** Begin **

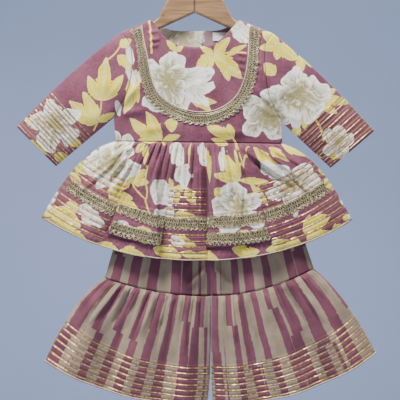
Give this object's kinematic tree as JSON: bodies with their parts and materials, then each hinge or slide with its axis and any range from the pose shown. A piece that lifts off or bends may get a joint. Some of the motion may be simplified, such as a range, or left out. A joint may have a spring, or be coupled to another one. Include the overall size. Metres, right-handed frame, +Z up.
{
  "type": "sharara suit on a hanger",
  "caption": "Child's sharara suit hanging flat on a plain wooden hanger: long-sleeved kurti with a gathered peplum and lace, over a flared two-tier sharara",
  "frame": {"origin": "inside top of the hanger's hook, where a rail carries it", "axes": "+Z up, the garment's front faces -Y, +X to the right as seen from the front"},
  "size_m": [0.5753, 0.0483, 0.7232],
  "materials": {
    "printed_cotton": "dusty mauve cotton, floral print with off-white flowers and yellow leaves",
    "striped_cotton": "cotton with woven mauve and beige stripes",
    "gold_lace": "antique-gold metallic thread lace",
    "white_tape": "blank white woven tape",
    "pale_wood": "pale varnished softwood",
    "steel": "bright steel wire"
  },
  "bodies": {
    "root": {"kurti_bodice_front": "printed_cotton", "kurti_bodice_back": "printed_cotton", "kurti_sleeve_left": "printed_cotton", "kurti_sleeve_right": "printed_cotton", "kurti_peplum_front": "printed_cotton", "kurti_peplum_back": "printed_cotton", "kurti_flap_left": "printed_cotton", "kurti_flap_right": "printed_cotton", "kurti_neck_lace": "gold_lace", "kurti_hem_lace_left": "gold_lace", "kurti_hem_lace_middle": "gold_lace", "kurti_hem_lace_right": "gold_lace", "kurti_hem_lace_back": "gold_lace", "kurti_flap_left_lace_upper": "gold_lace", "kurti_flap_left_lace_lower": "gold_lace", "kurti_flap_right_lace_upper": "gold_lace", "kurti_flap_right_lace_lower": "gold_lace", "kurti_neck_loop": "gold_lace", "kurti_neck_button": "printed_cotton", "kurti_neck_label": "white_tape", "sharara_waistband": "striped_cotton", "sharara_upper_left": "striped_cotton", "sharara_upper_right": "striped_cotton", "sharara_flounce_left": "striped_cotton", "sharara_flounce_right": "striped_cotton", "hanger_arm_left": "pale_wood", "hanger_arm_right": "pale_wood", "hanger_hook": "steel"}
  },
  "joints": []
}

** End **

* **Exercise directions**: Set down every line of the listing above again, exactly as given.

* **Result of the exercise**:
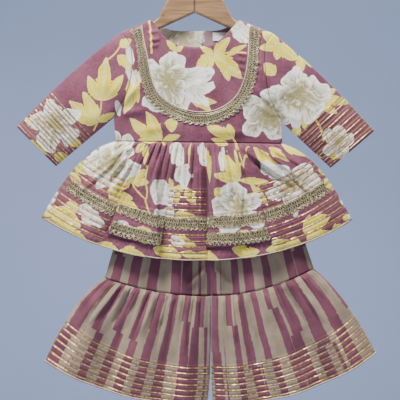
Give this object's kinematic tree as JSON: bodies with their parts and materials, then each hinge or slide with its axis and any range from the pose shown. A piece that lifts off or bends may get a joint. Some of the motion may be simplified, such as a range, or left out. A joint may have a spring, or be coupled to another one. Include the overall size. Metres, right-handed frame, +Z up.
{
  "type": "sharara suit on a hanger",
  "caption": "Child's sharara suit hanging flat on a plain wooden hanger: long-sleeved kurti with a gathered peplum and lace, over a flared two-tier sharara",
  "frame": {"origin": "inside top of the hanger's hook, where a rail carries it", "axes": "+Z up, the garment's front faces -Y, +X to the right as seen from the front"},
  "size_m": [0.5753, 0.0483, 0.7232],
  "materials": {
    "printed_cotton": "dusty mauve cotton, floral print with off-white flowers and yellow leaves",
    "striped_cotton": "cotton with woven mauve and beige stripes",
    "gold_lace": "antique-gold metallic thread lace",
    "white_tape": "blank white woven tape",
    "pale_wood": "pale varnished softwood",
    "steel": "bright steel wire"
  },
  "bodies": {
    "root": {"kurti_bodice_front": "printed_cotton", "kurti_bodice_back": "printed_cotton", "kurti_sleeve_left": "printed_cotton", "kurti_sleeve_right": "printed_cotton", "kurti_peplum_front": "printed_cotton", "kurti_peplum_back": "printed_cotton", "kurti_flap_left": "printed_cotton", "kurti_flap_right": "printed_cotton", "kurti_neck_lace": "gold_lace", "kurti_hem_lace_left": "gold_lace", "kurti_hem_lace_middle": "gold_lace", "kurti_hem_lace_right": "gold_lace", "kurti_hem_lace_back": "gold_lace", "kurti_flap_left_lace_upper": "gold_lace", "kurti_flap_left_lace_lower": "gold_lace", "kurti_flap_right_lace_upper": "gold_lace", "kurti_flap_right_lace_lower": "gold_lace", "kurti_neck_loop": "gold_lace", "kurti_neck_button": "printed_cotton", "kurti_neck_label": "white_tape", "sharara_waistband": "striped_cotton", "sharara_upper_left": "striped_cotton", "sharara_upper_right": "striped_cotton", "sharara_flounce_left": "striped_cotton", "sharara_flounce_right": "striped_cotton", "hanger_arm_left": "pale_wood", "hanger_arm_right": "pale_wood", "hanger_hook": "steel"}
  },
  "joints": []
}